I mentioned one, the technology trust. Another one is, of course, just more resources. I call for a mandatory fund to be created, contributions out of each country's gross domestic product (GDP) to tackle slavery. You simply cannot eradicate this problem with the level of resources that are being committed to it at this point in time. And certain policy and legal recommendations I make.
I was just giving a lecture the other day, and I made this point: I think actually to solve slavery we have to stop, take a step back, and realize that this issue persists and so many human rights tragedies and violations persist in the world fundamentally due to a lack of compassion. I think if we saw those slaves in Libya as our brothers and our sisters, and we saw those Rohingya slaves being trafficked off from the refugee camps as our children, our boys and girls and our sisters and brothers, if we saw them as linked to us just as the output of their slavery is linked to us, I think all of the things that need to be done to eradicate slavery once and for all would be done, whether it is the tactics I outline or some other set of tactics.

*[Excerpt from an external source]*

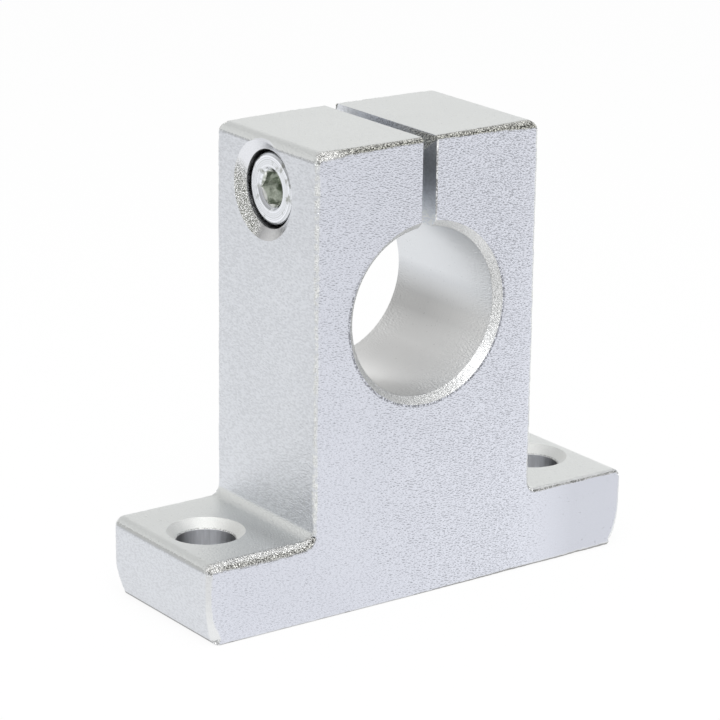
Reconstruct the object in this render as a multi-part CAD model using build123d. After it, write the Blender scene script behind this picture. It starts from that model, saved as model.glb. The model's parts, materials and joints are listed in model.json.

I think that is really the gap, the compassion deficiency. I worry about the world because I feel like we are moving in a direction of having less and less compassion for each other as opposed to more and more. Hopefully I am wrong about that.
But I think we can be hopeful. I think we can finish the work of eradicating slavery from the world today. We certainly have more awareness, more knowledge than we did years ago, which is so crucial and so important, far more people working on this issue than there were years ago, and I think those are very positive developments that certainly give me hope that we can see the end to this horrible indignity.
DEVIN STEWART: Siddharth Kara is author of Modern Slavery: A Global Perspective. Siddharth, great to speak with you again today, and good luck with your new book.
SIDDHARTH KARA: Thanks so much, Devin.